The cell wall invertase gene (CWIN) is the crucial gene regulating the source-sink relationship in plants. The enzyme encoded by this gene unloads and converts sucrose transported from leaves into glucose and fructose within sink organs, where these sugars can be directly absorbed and utilized. These sugars are not only essential nutrients for the development of fruits and seeds, but significantly influence the sweetness of fruits and the quality of rice grains.

Heat stress represses CWIN activity and thus disrupts the source-sink balance, resulting in inadequate energy supply in sink organs, reduced reproductive development, and yield penalties.

In their new study, Prof. XU Cao and his team developed a strategy based on climate-responsive optimization of carbon partitioning to sinks (CROCS) by rationally manipulating the expression of CWIN genes in fruit and cereal crops. They precisely knocked-in a 10-bp heat-shock element (HSE) into promoters of CWIN genes in elite rice and tomato cultivars, using self-developed high-efficiency, prime-editing tools. HSE insertion endows CWINs with heat-responsive upregulation in both controlled and field environments to enhance carbon partitioning to rice grains and tomato fruits.
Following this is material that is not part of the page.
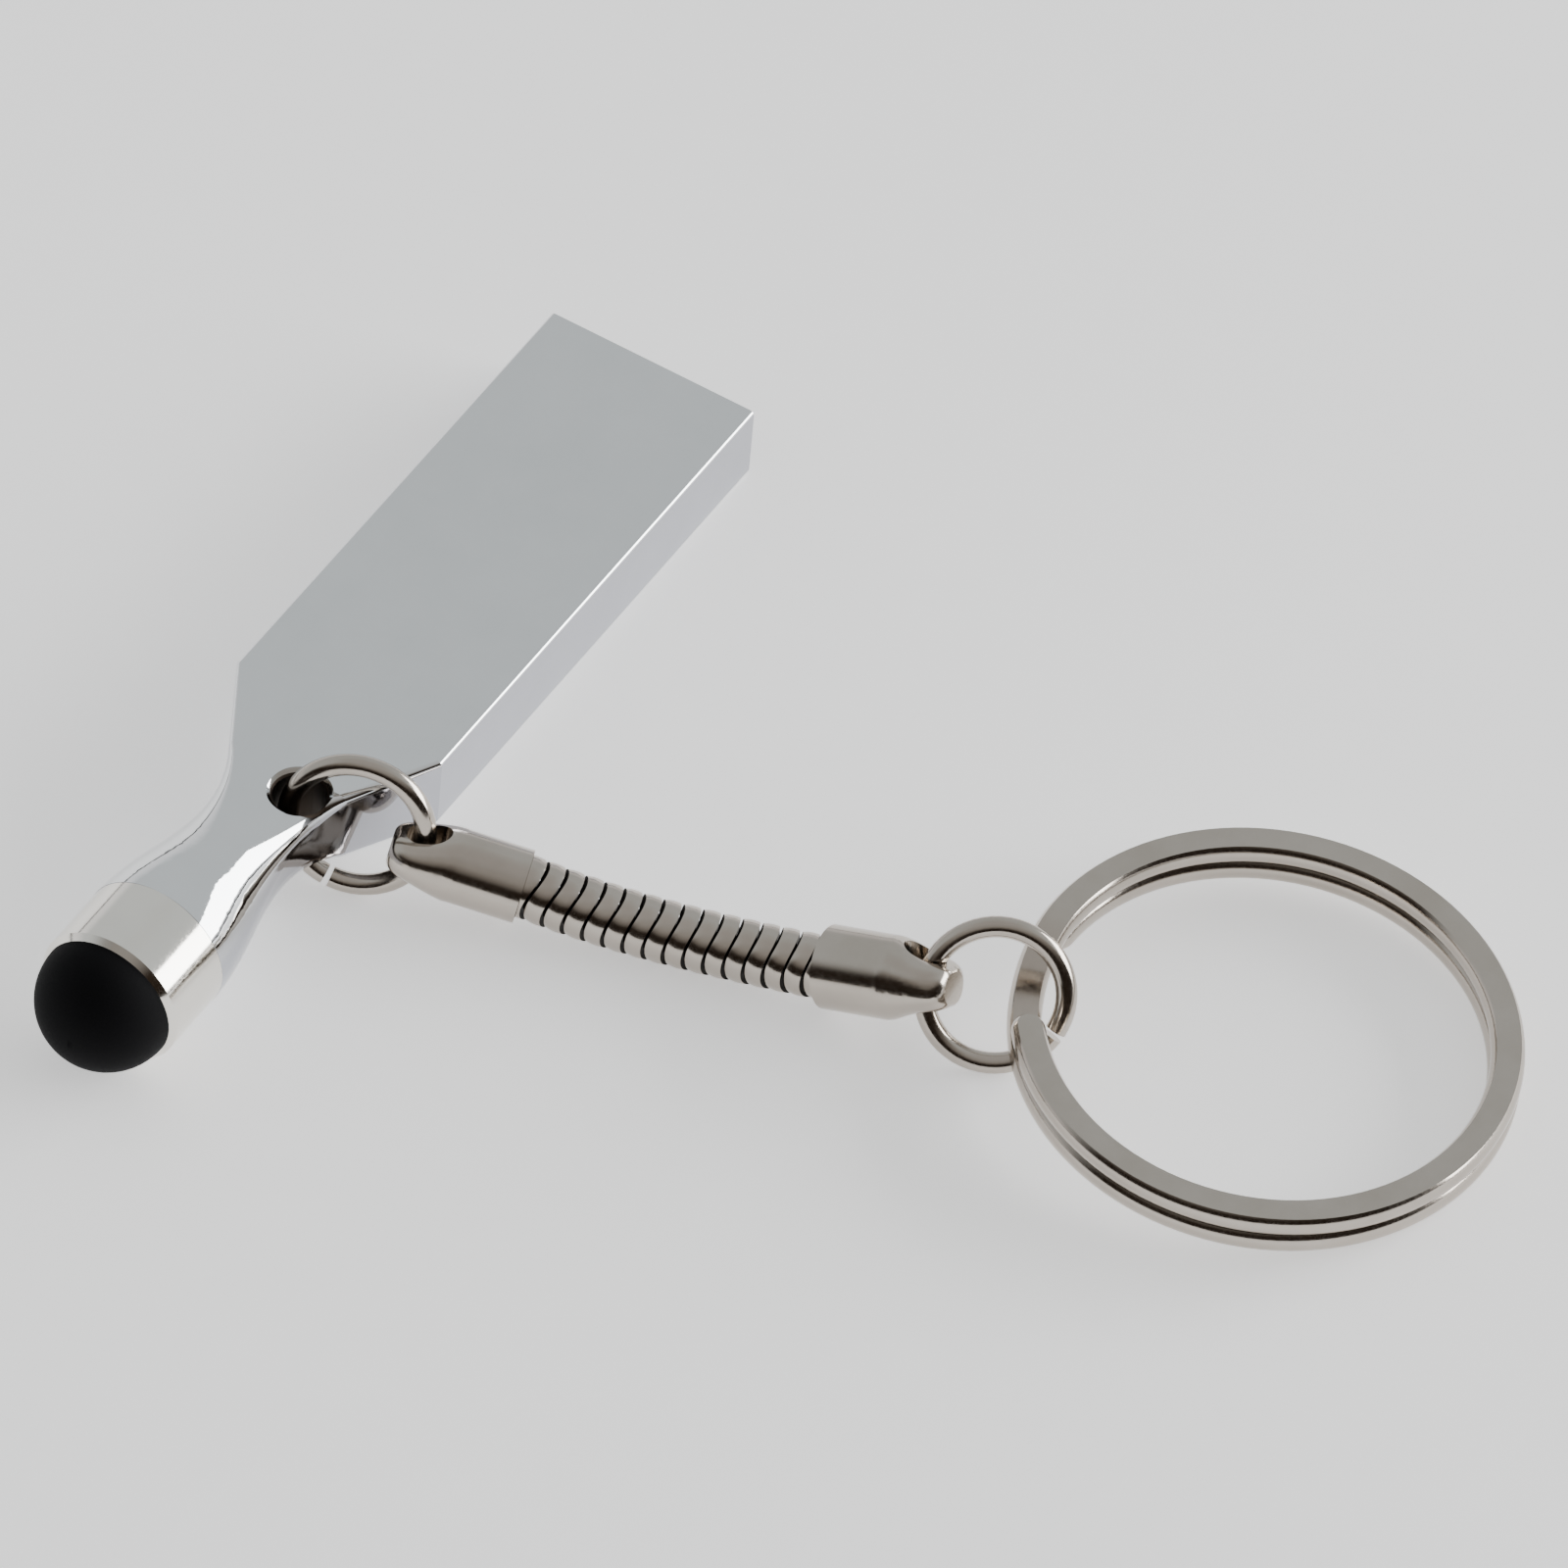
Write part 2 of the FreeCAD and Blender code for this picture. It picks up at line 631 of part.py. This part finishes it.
def rounded_end(angle, height):
    """Half-round end of the flattened wire, round a vertical line through its middle."""
    r, half = dim("key_radius"), dim("key_height") / 2
    flat, side = dim("key_flat") / 2, dim("key_band") / 2
    foot, head = V(r, 0, height - half), V(r, 0, height + half)
    low, high = V(r + flat, 0, height - half), V(r + flat, 0, height + half)
    wire = Part.Wire([
        Part.makeLine(foot, low),
        Part.Arc(low, V(r + side, 0, height), high).toShape(),
        Part.makeLine(high, head),
        Part.makeLine(head, foot),
    ])
    end = Part.Face(wire).revolve(V(r, 0, 0), V(0, 0, 1), 360)
    end.rotate(V(0, 0, 0), V(0, 0, 1), angle)
    return end


# ---------------------------------------------------------------- where the pieces lie


def heading(azimuth, climb):
    """Unit vector from its angle round the vertical axis and its angle above the floor."""
    a, c = math.radians(azimuth), math.radians(climb)
    return V(math.cos(c) * math.cos(a), math.cos(c) * math.sin(a), math.sin(c))


def lie(point, along, toward):
    """Placement at a point with +X along one direction and +Z as near another as it can be."""
    side = toward.cross(along).normalize()
    return FreeCAD.Placement(point, FreeCAD.Rotation(along, side, along.cross(side)))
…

Multi-location and multi-season yield tests on tomatoes under various cultivation conditions including greenhouses and open fields showed that under normal conditions, the CROCS strategy increased tomato yields by 14% to 47%. Under heat stress, it increased per-plot fruit yield by 26%~33% over controls and rescued 56.4%~100% of fruit yield losses caused by heat stress. Notably, aspects of fruit quality such as uniformity and sugar content were significantly improved compared to unmodified controls.

In addition, rice cultivars improved by this strategy not only showed a yield increase of 7% to 13% under normal conditions, but also showed a 25% grain yield increase over controls under heat-stress conditions. Specifically, up to 41% of heat-induced grain losses were rescued in rice.

Prof. Xu noted that CROCS is an efficient, versatile, prime-editing based system for rapid crop improvement, which paves the way to rapidly create climate-smart crops by targeted insertion of environment-responsive cis-regulatory elements. The strategy also provides effective gene-editing tools and feasible operational procedures for the fundamental study of plant responses to stress.

The researchers also noted that this breeding strategy has now also been applied to crops such as soybeans, wheat, and corn.